“Hon. Frances L. Pettus, attorney and counselor at law, at Selma Al. was born at Cahaba, Dallas County, Oct. 7, 1858 son of GEN.. E. W. Pettus, Hon. F. L. Pettus was reared for the most part in Selma, to which city his parents removed shortly after the Civil War. He received his early education in Selma and then sent to the Virginia Military Institute at Lexington, Virginia where he remained for one year. He then in consequence of failing health returned to his home and for a short time engaged in farming. Upon recovering, he attended Davidson College, NC where he completed a classical course of two years. Leaving college in 1877, he went to Galveston, Texas where he was employed for a year in the commission house of John D. Rodgers & Co., large cotton factors. Returning to Selma he entered the law office of his father, with whom he read law and on April 9, 1879, he was admitted to the bar.

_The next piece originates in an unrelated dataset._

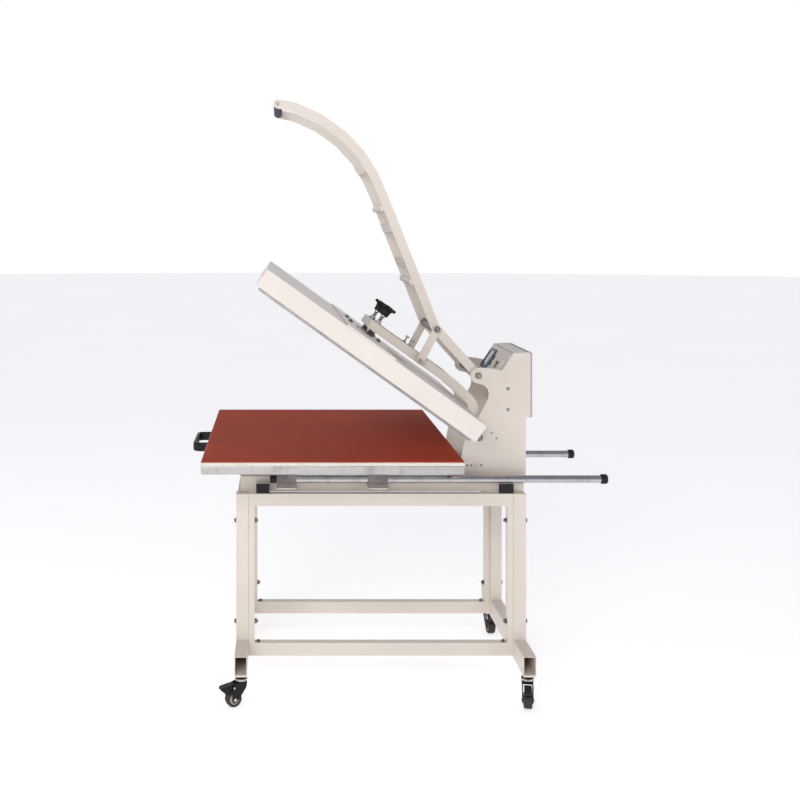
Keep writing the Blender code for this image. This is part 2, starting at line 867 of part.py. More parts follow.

He became a member of the Pettus and Dawson firm in Selma with his father GEN. E. W. Pettus and COL. N. H. R. Dawson. In 1880 he began to play an important part in the politics of the state, being elected a delegate to the state democratic convention, and he was a delegate to the state democratic convention for four subsequent state conventions, in 1882, 1884, 1886, and 1888. In 1882 he became Clerk of the Supreme Court of the State, and continued to hold that position until November, 1884., during which time he resided at Montgomery. In 1886 he was elected as a Democrat to the lower house of the Legislature to represent Dallas County and was re-elected in 1888, in 1890 and in 1892. From the first Mr. Pettus took an active part in shaping legislation and soon gained a reputation amongst his constituents for faithfulness and ability, thus securing their confidence and esteem. In 1888 he became chairman of the Judiciary committee of the house, and such was his display of intelligence and power that during the session of 1890 he became a strong candidate for Speaker of the House. The contest was an enthusiastic and heated one, and though he was defeated it was only by a very small majority, showing that he was a popular and highly esteemed member of the house.
Mr. Pettus was a prominent Mason, being Grand Master of the Grand Lodge of the state. He was also a member of the Knights of Pythias of the Elks.
In 1880, Mr. Pettus married Miss Mary Knox, daughter of MAJ. William S. Knox of Selma. Mrs. Pettus was an accomplished lady and conferred grace and dignity upon the domestic circle.”